Q: How have your identities as a queer woman and Mexican-American intersected with your travels and identity? Do you think it is important to connect with other travelers who are female, queer, Latin@, in particular?
A: No matter where I go, whenever I tell people I was born in Mexico, I’m usually met with this response: “But where are your parents from?”. I’ve taken this as a polite way of asking “But which one of your parents is white?”.
While yes, they are both light skinned, they were both born and raised in Mexico. My light skin has brought me privilege. In the street, men call out to myself and my white friends: “adios chelas bellas!” (Goodbye pretty white women!). People assume I’m wealthy because of my light skin. Speaking Spanish fluently has also helped me navigate my work life here.
In terms of challenges, my queer identity is what sets me apart from most Peace Corps volunteers in my sector, since most of them identify as white and straight.
During my short-term travels, I didn’t consider being queer as a large part of my identity. However, after living in Nicaragua, it has affected my work and personal life in ways I hadn’t expected.
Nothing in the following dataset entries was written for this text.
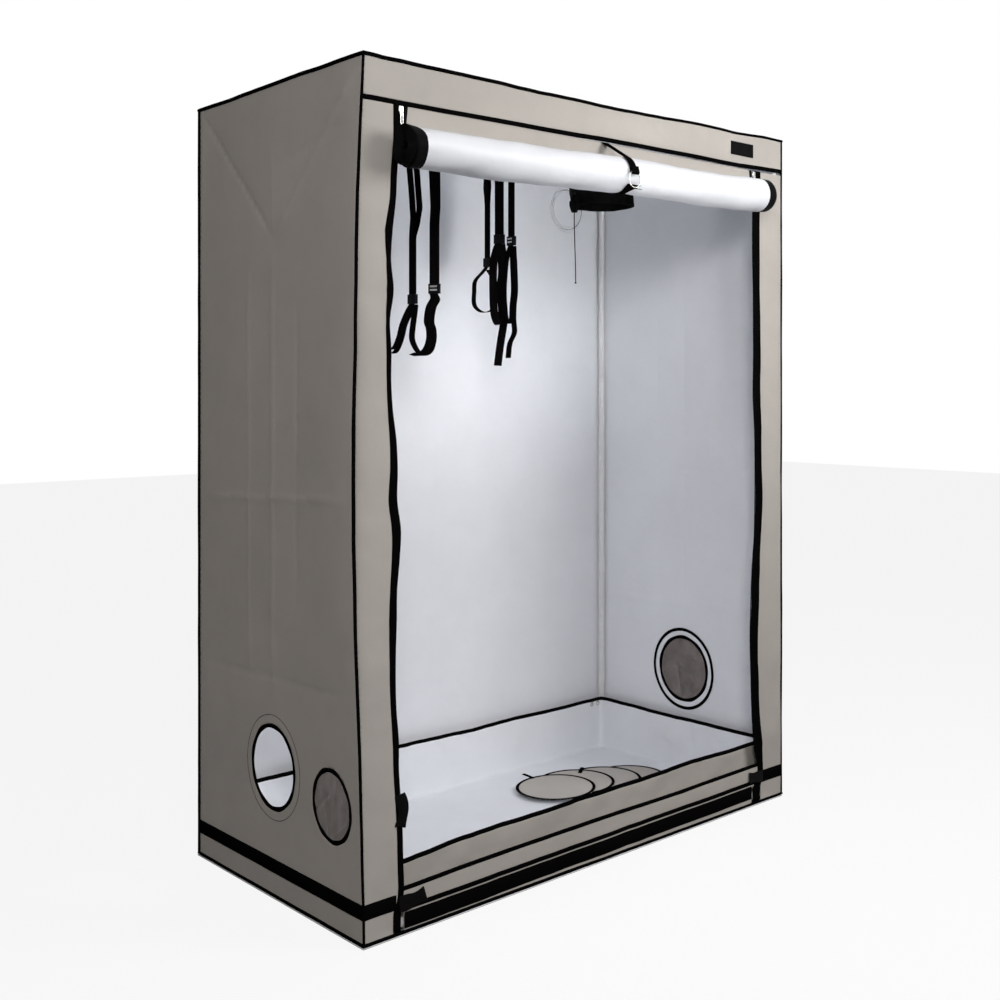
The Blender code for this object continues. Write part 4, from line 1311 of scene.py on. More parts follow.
def fresh(add: Callable[..., object], **settings: object) -> Piece:
    """Make a primitive and enter edit mode on it with nothing selected.

    Args:
        add: The operator that adds it.
        **settings: The operator's settings.

    Returns:
        The object.
    """
    only(None)
    add(**settings)
    piece = bpy.context.active_object
    start_edit(piece)
    return piece


def pick(piece: Piece, test: Callable[[Vector, Vector], bool], faces: bool = False) -> None:
    """Select the corners or the faces whose middle and normal pass a test.

    Args:
        piece: The object, in edit mode.
        test: Given the middle and the normal.
        faces: Whether faces are picked.
    """
    bpy.ops.mesh.select_mode(type="FACE" if faces else "VERT")
    work = bmesh.from_edit_mesh(piece.data)
    for part in (*work.verts, *work.edges, *work.faces):
        part.select = False
    for part in work.faces if faces else work.verts:
        if test(part.calc_center_median() if faces else part.co, part.normal):
            part.select_set(True)
    bmesh.update_edit_mesh(piece.data)


def plated_ring(piece: Piece, name: str, middle: Sequence[float]) -> None:
    """Leave edit mode on a ring that lies flat, and stand it up in its place with its finish.

    Args:
        piece: The object.
        name: Its name.
        middle: Where its middle goes.
    """
    bpy.ops.object.mode_set(mode="OBJECT")
    piece.name = piece.data.name = name
    piece.data.transform(Matrix.Translation(middle) @ Matrix.Rotation(math.pi / 2, 4, "X"))
    piece.data.materials.append(PLATED.material())
    shade(piece, 40)


def twin(master: Piece, name: str, place: Matrix) -> Piece:
    """Copy a piece with a mesh of its own, place it and shade it.

    Args:
        master: The object to copy.
        name: The copy's name.
        place: The matrix that takes its mesh to its place.

    Returns:
        The copy.
    """
    mesh = master.data.copy()
    mesh.name = name
    mesh.transform(place)
    piece = linked(name, mesh)
    rework(piece, lambda work: bmesh.ops.recalc_face_normals(work, faces=work.faces))
    shade(piece, 35)
    return piece


def framed_plate(size: Spot, corner: float, cut: float, border: float, soften: float) -> Piece:
    """A rounded plate with two holes in it, in the XY plane about the origin.

    Args:
        size: Its size.
        corner: The corners' radius.
        cut: The place along Y between the holes.
        border: The bars' width around the holes.
        soften: The bevel on its edges.

    Returns:
        The object, still at the origin.
    """
    piece = fresh(bpy.ops.mesh.primitive_plane_add, size=1.0, location=(0, 0, 0))
    bpy.ops.mesh.select_all(action="SELECT")
    bpy.ops.transform.resize(value=(size[0], size[1], 1.0))
    bpy.ops.mesh.bevel(offset=corner, segments=5, affect="VERTICES")
    bpy.ops.mesh.select_all(action="SELECT")
    bpy.ops.mesh.bisect(plane_co=(0, cut, 0), plane_no=(0, 1, 0))
    bpy.ops.mesh.select_mode(type="FACE")
    bpy.ops.mesh.select_all(action="SELECT")
    bpy.ops.mesh.inset(thickness=border, use_individual=True)
    bpy.ops.mesh.delete(type="FACE")
    bpy.ops.object.mode_set(mode="OBJECT")
    apply_modifier(piece, "SOLIDIFY", thickness=size[2], offset=0.0)
    apply_modifier(piece, "BEVEL", width=soften, segments=2, limit_method="ANGLE", angle_limit=math.radians(50))
    return piece


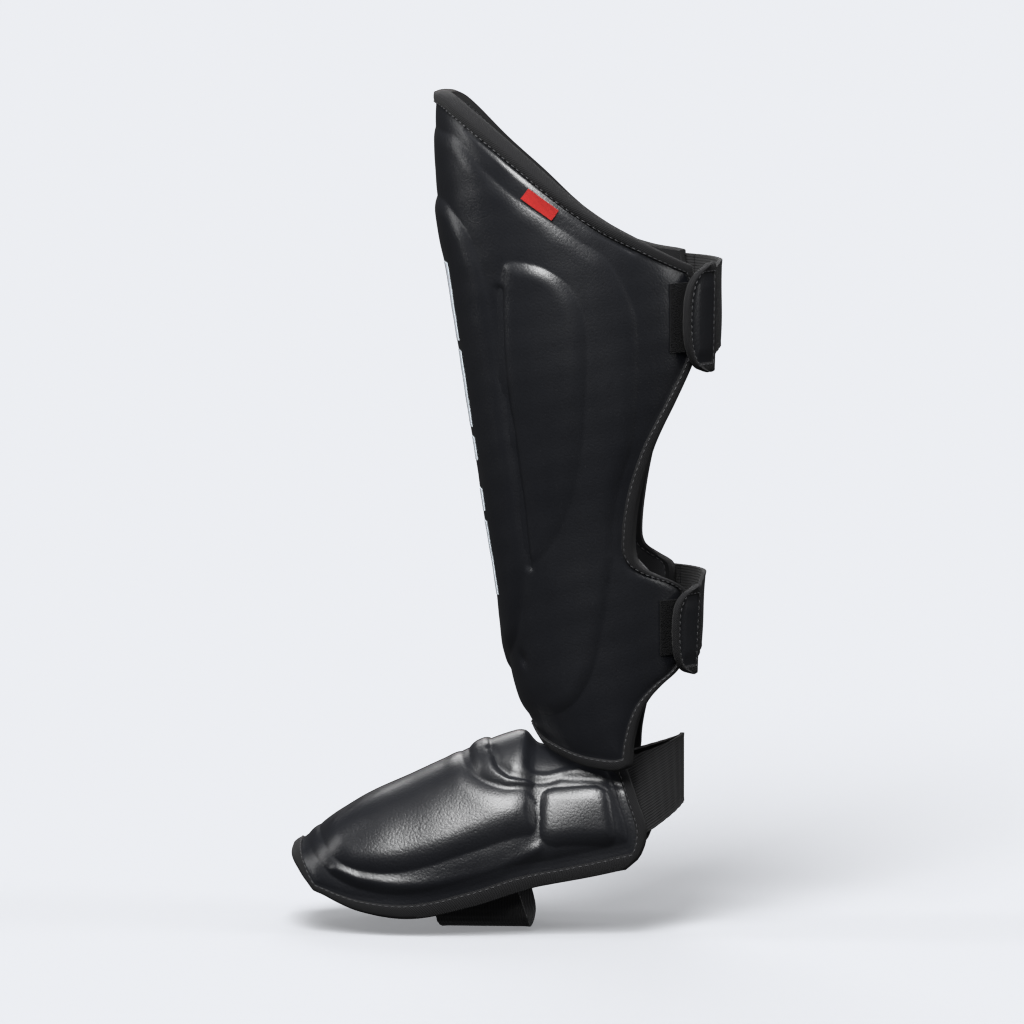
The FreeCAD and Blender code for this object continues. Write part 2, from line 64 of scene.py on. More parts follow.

As volunteers, we are required to live with host families. I chose to stay in the closet with my first two families, because I didn’t feel as if I could talk to them about how I was in a long distance relationship with a woman back home. When I first came to Nicaragua, I had a staff member suggest that I could have a photo of a fake boyfriend and refer to it whenever my family asked. That didn’t feel right, but since it was my first time being in the country, I accepted this as a viable strategy. My Spanish facilitator would make comments that assumed that I was straight such as “are you texting your boyfriend?”. I felt awkward but didn’t tell the truth because I was new to the country.
Now, since Peace Corps Nicaragua team is working to host their first same sex couple, I have helped lead LGBTQ safe space trainings for staff. During these trainings, I love explaining the differences between gender and gender expression. Many Nicaraguan staff members are in their 50s, yet they haven’t had the chance to ask what the difference between transgender and gay is. I realized that staff members didn’t acknowledge any non-heterosexual identities when I first arrived, because they didn’t know how to.
Through the LGBTQ staff trainings, I’ve helped equip staff with the understanding and strategies they can use to create safe spaces for all of their volunteers they are supporting.
It’s important for me to connect with other travelers, especially if they are queer and latin@s. I want more people of color to travel. One friend asked me “Where did you learn to dance bachata? gringos do t know how to dance to it”. I explained that I was part of a latin@ organization in college, and that we would go out dancing to Latin music. Nicaraguans have a perception of all Americans being of white, European descent, and that’s false.
After Nicaraguan families hosted my Dominican and Jamaican-American friends, they’ve realized that the U.S. Is diverse and that people of color make up so much of American culture, whether it’s through music, the media, workforce, or literature.